Therapeutic music

How does music heal? Though it is still a mystery, there is belief that music stimulates the pituitary glands whose secretions affect the nervous system and blood flow. 

Music therapy can be applied at all ages — from an unborn child to the terminally ill. The first sense that develops in the foetus is the auditory sense. And the last to leave the body is also the hearing sense. Audio-analgesia can even be a substitute for analgesics. This has been tested in dentistry, surgery and childbirth. Like massaging the muscles, music can massage the mind and make the inflexible mind more pliant.

Indian classical music contains emotional raga and intellectual tala. Western classical music is made up of intellectual tala.  Western Classical music is made up of intellectual melody with emotional rhythms. Emotion and intelligence should be balanced to acquire equanimity. In music, as one balances the other simultaneously, balancing of the mind and heart is achieved, thereby bringing peace and tranquillity. (This was demonstrated by playing a tape of low pitched, slow paced and iterative OM). 

It was an age-old practice in most primitive societies where drumming at the rate of 4-1/2 beats per second would induce a shamanic state of consciousness. Researchers have confirmed that slow beats modify heart rate and breathing cycles. 

Listening to complex music (like Bach) stimulates the mind, enhances complex neuronal patterns and creates orderliness.

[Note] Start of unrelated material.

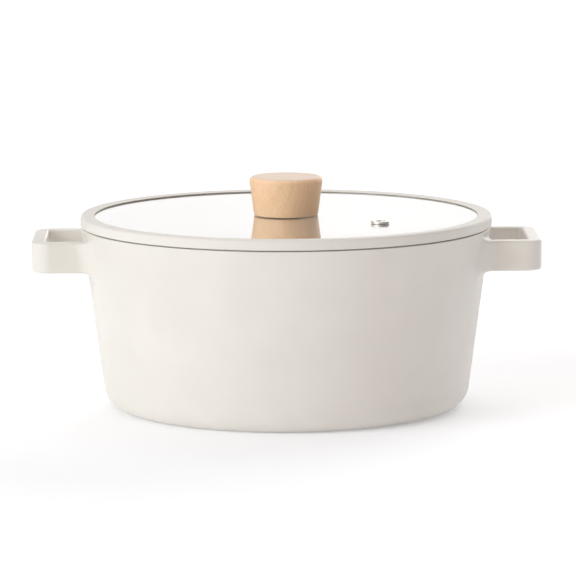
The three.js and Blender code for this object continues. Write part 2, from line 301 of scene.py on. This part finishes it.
def object_from(mesh, name="cutter"):
    """An object made from a bmesh, which is then freed. Doubled vertices become one."""
    bmesh.ops.remove_doubles(mesh, verts=mesh.verts, dist=SAME_PLACE)
    bmesh.ops.recalc_face_normals(mesh, faces=mesh.faces)
    data = bpy.data.meshes.new(name)
    mesh.to_mesh(data)
    mesh.free()
    made = bpy.data.objects.new(name, data)
    bpy.context.collection.objects.link(made)
    return made


def rod(radius, low, high, around, centre=(0, 0)):
    return turned([(0, low), (radius, low), (radius, high), (0, high)], around, centre)


# ------------------------------------------------------------------ finishes


class Signal:
    """A number that varies over a surface. Arithmetic on signals adds Math nodes."""

    def __init__(self, finish, socket):
        self.finish = finish
        self.socket = socket

    def maths(self, operation, *values):
        return self.finish.node("ShaderNodeMath", {"operation": operation}, dict(enumerate(values)))

    def __add__(self, other):
        return self.maths("ADD", self, other)

    __radd__ = __add__

    def __sub__(self, other):
        return self.maths("SUBTRACT", self, other)

    def __rsub__(self, other):
        return self.maths("SUBTRACT", other, self)

    def __mul__(self, other):
        return self.maths("MULTIPLY", self, other)

    __rmul__ = __mul__

    def __truediv__(self, other):
        return self.maths("DIVIDE", self, other)

    def __pow__(self, other):
        return self.maths("POWER", self, other)


class Finish:
    """One material: a Principled shader, and the nodes that vary its colour, gloss and relief."""

    def __init__(self, name, **fixed):
        self.material = bpy.data.materials.new(name)
        self.material.use_nodes = True
        self.tree = self.material.node_tree
        self.shader = self.tree.nodes["Principled BSDF"]
        for socket, value in fixed.items():
            self.shader.inputs[socket.replace("_", " ")].default_value = value
        self.place = self.node("ShaderNodeTexCoord", output="Object")

    def node(self, kind, settings=None, values=None, output=0):
        made = self.tree.nodes.new(kind)
        for setting, value in (settings or {}).items():
            setattr(made, setting, value)
        for socket, value in (values or {}).items():
            if isinstance(value, Signal):
                self.tree.links.new(value.socket, made.inputs[socket])
            else:
                made.inputs[socket].default_value = value
        return Signal(self, made.outputs[output])

    def set(self, socket, signal):
        self.tree.links.new(signal.socket, self.shader.inputs[socket])

    def stretched(self, x, y, z):
        """The surface's place with each axis scaled, for grain and brush marks."""
        settings = {"operation": "MULTIPLY"}
        return self.node("ShaderNodeVectorMath", settings, {0: self.place, 1: (x, y, z)})

    def noise(self, size_mm, detail=2.0, roughness=0.5, place=None, distortion=0.0):
        """Noise from 0 to 1 whose blotches are about this size."""
        values = {
            "Vector": place or self.place,
            "Scale": 1 / (size_mm * MM),
            "Detail": detail,
            "Roughness": roughness,
            "Distortion": distortion,
        }
        return self.node("ShaderNodeTexNoise", None, values)

    def mix(self, share, first, second):
        settings = {"data_type": "RGBA"}
        return self.node("ShaderNodeMix", settings, {0: share, 6: first, 7: second}, output=2)

    def step(self, signal, low, high):
        """0 below low and 1 above high, smooth in between."""
        settings = {"interpolation_type": "SMOOTHSTEP"}
        return self.node("ShaderNodeMapRange", settings, {0: signal, 1: low, 2: high, 3: 0.0, 4: 1.0})

    def part(self, axis):
        return self.node("ShaderNodeSeparateXYZ", None, {0: self.place}, output=axis)

    def radius(self, centre=(0.0, 0.0)):
        """Distance from an upright axis, in metres."""
        across = self.part("X") - centre[0] * MM
        along = self.part("Y") - centre[1] * MM
        return (across * across + along * along) ** 0.5

    def relief(self, height, depth_mm, strength=1.0):
        """Raises the surface by a signal from 0 to 1 times a depth."""
        values = {"Height": height, "Distance": depth_mm * MM, "Strength": strength}
        self.set("Normal", self.node("ShaderNodeBump", None, values))


def colour(red, green, blue):
    """An sRGB colour, 0 to 255, as the linear colour that shaders take."""

    def linear(value):
        value /= 255
        return value / 12.92 if value <= 0.04045 else ((value + 0.055) / 1.055) ** 2.4

    return (linear(red), linear(green), linear(blue), 1.0)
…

High frequencies are fully exploited in Western classical music. 

At the wavelength of 5000-8000 hertz the unborn child hears its mother’s sounds.

It has been found that Mozart’s music has therapeutic effects.  Harmonics and steady tempo are important to achieve healing.  For example, Yanni’s music gives a sense of expanded time and space, blown up consciousness and a sense of “relaxed alertness”.  The romantic genre of music like that of Chopin Wagner, Weber is emotional and picturesque, with a precedence of emotion, giving a sense of love and compassion.  In twentieth century Impressionist music of French School, moods matter more than the structure, including dream-like state, akin to healing state.

Dr. Sairam named several Carnatic ragas and listed their specific therapeutic benefits.  For example, Sama restores mental peace, Bhoopalam and Malayamarutam for Waking up, Bilahari to deal with depression; Dwijavanti for treating paralysis; Nadanamakriya to soften the mind; Neelambari to treat sleep disorders; Sree aids digestion; Kalyani and Yaman to reduce blood pressure; Hindolam and Malkauns to treat low blood pressure patients. 

A music therapy programme will have to be custom-made to suit the needs and preferences of each patient. The duration and frequency of the therapy sessions also will have to be determined specifically for each patient. Several gadgets such as vibrating platforms, chairs, beds are commercially available in Western countries whereby even people with hearing impairment can physically experience (as vibration through their bodies) the middle to low frequency content of music. Several experiments conducted with Mozart’s sonatas have resulted in increased joie de vivre and quality of life regardless of one’s age or health conditions. 

Neurologist Dr. Oliver Sacks acknowledges the role of music in dealing with neurological disorders such as Parkinson’s and Alzheimer’s disease because of its unique capacity to organise and re-organise cerebral functions when they have been greatly damaged.

 Thus in combination with other healing methods such as acupuncture, anaesthesia, medication, surgery, yoga etc., music has been found to be greatly efficacious.